Professor Jeff Soverns conducted a study that observed 1072 laptop users during 60 sessions of six law school courses. Here are some of his findings:
•More than half the upper-year students seen using laptops employed them for non-class purposes more than half the time, raising serious questions about how much they learned from class. By contrast, first-semester Civil Procedure students used laptops for non-class purposes far less: only 4% used laptops for non-class purposes more than half the time while 44% were never distracted by laptops.
•Students in exam courses were more likely to tune out when classmates asked and professors responded to questions and less likely to tune out when a rule was discussed or textual material read in class.

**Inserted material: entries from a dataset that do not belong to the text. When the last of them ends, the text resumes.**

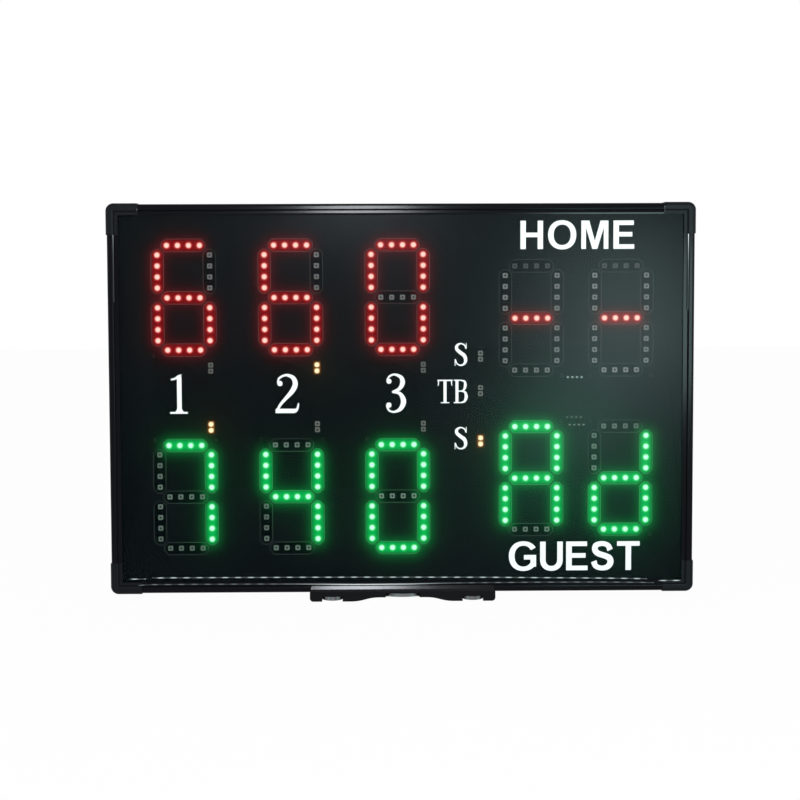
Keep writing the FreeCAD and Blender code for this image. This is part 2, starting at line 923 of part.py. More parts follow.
serve_low = SERVE_ROWS[2] - s.serve_pcb_end
serve_high = SERVE_ROWS[0] + s.serve_pcb_end
all_holes = []
for name, column, row, tab in DIGITS:
    low = row - s.pcb_half_height - (s.pcb_tab if tab < 0 else 0)
    high = row + s.pcb_half_height + (s.pcb_tab if tab > 0 else 0)
    holes = board_holes(column, row)
    all_holes.extend(holes)
    add_plate(name + "_board",
              box_path(column - s.pcb_width / 2, column + s.pcb_width / 2, low, high),
              pcb_back, s.pcb_thickness, holes=[(holes, s.board_screw_radius)])
add_plate("serve_board",
          box_path(serve_column - s.serve_pcb_width / 2, serve_column + s.serve_pcb_width / 2,
                   serve_low, serve_high),
          pcb_back, s.pcb_thickness, holes=[(serve_holes(), s.board_screw_radius)])
all_holes.extend(serve_holes())
spacers = []
board_screws = []
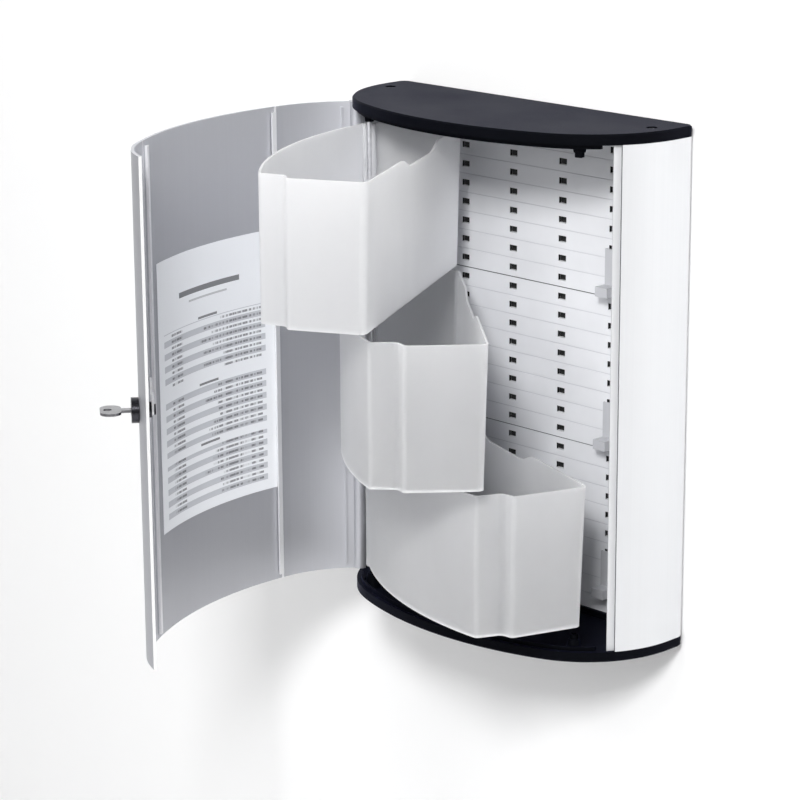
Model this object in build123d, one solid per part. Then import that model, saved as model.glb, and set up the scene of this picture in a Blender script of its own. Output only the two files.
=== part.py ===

•For first-semester students, policy discussions generated the highest level of distraction while displaying a PowerPoint slide which was not later posted on the web elicited the lowest level.
•With some exceptions, what was happening in the class did not affect whether upper-year students tuned out or paid attention.
• The format used to convey information – lecture, calling on students, or class discussion – seemed to make little difference to the level of attention.
•Student attentiveness to the facts of cases is comparable to their overall attention levels.
The article speculates that student decisions on whether to pay attention are responses to the tension between incentives and temptation. While the temptation to tune out probably remains constant, ebbs and flows in incentives may cause students to resist or yield to that temptation. Because first-semester grades have more of an impact on job prospects, first-semester students have a greater incentive than upper-year students to attend to classes. Similarly, because students probably anticipate that rules are more likely to be tested on exams, students perceive that they have more of an incentive to pay attention when rules are discussed. Conversely, students may suspect that matters asked about by classmates are less likely to be tested on and so their grades are unlikely to be affected if they miss the question and answer, reducing the incentive to pay attention.
Because of methodological limits to the study, the article notes that its conclusions cannot be considered definitive, and so it urges others to conduct similar studies.
How did the Professor monitor what people were doing on their laptops?
Consequently, in the fall of 2010, I stationed observers at the back of six law school classes in an attempt to determine, among other things, the extent to which laptops distract students, and whether student use of laptops for non-class purposes is triggered by what is happening inside the classroom—for example, whether students are more likely to visit Facebook when the professor is lecturing or another student asks a question.
For each session, observers were instructed to record the number of laptops they could see, the number of students who never used the laptop for a non-class purpose (“not distracted”), the number who used them for a non-class purpose for up to five minutes (“occasionally distracted”); the number who used them for more than five minutes but less than half the class (“distracted”); and the number who used them for at least half the class (“strongly distracted”). The five-minute threshold is somewhat arbitrary but it seems a reasonable cutoff between quick checks of email over the course of a class and using laptops for something more. Observers also recorded what was happening in the class in two broad categories: content (e.g., procedural posture of a case, holding of a case) and format (e.g., was the professor calling on a student, lecturing, taking questions).
This survey differs in methodology from a different study, that gave student’s a survey, and asked them to self-evaluate their laptop usage. There are a number of methodological problems here, which the author concedes.
First, I have some reservations about the categories of not distracted, occasionally distracted, distracted, and strongly distracted are arbitrary—just because someone is looking at a laptop screen does not translate to distraction. I’m sure there are students who can gaze at a professor for 2 hours and not imbibe a single word, yet according to this rubric, he would be considered “not distracted.” Conversely, a supertasker (such as myself), who can be on his laptop the entire class, while participating, would be dubbed “strongly distracted.” There seems to be an correlation/causation issue here with respect to laptop usage for non-class purposes and distraction.
The author addresses that point in the section titled “methodological” problems:
Third, student laptop use is a crude measure of how attentive students are. Because the observers were seated behind the students, the observers often could not see where the students were looking. It is entirely possible that students who had a web site on their screen were in fact paying attention. Indeed, one observer reported that one student frequently used his laptop for non-class purposes, but would raise his hand and speak or ask questions, suggesting an awareness of what the professor had just said. Conversely, just because a student does not have a solitaire game up does not mean the student is paying attention.
This methodological problem seems quite significant.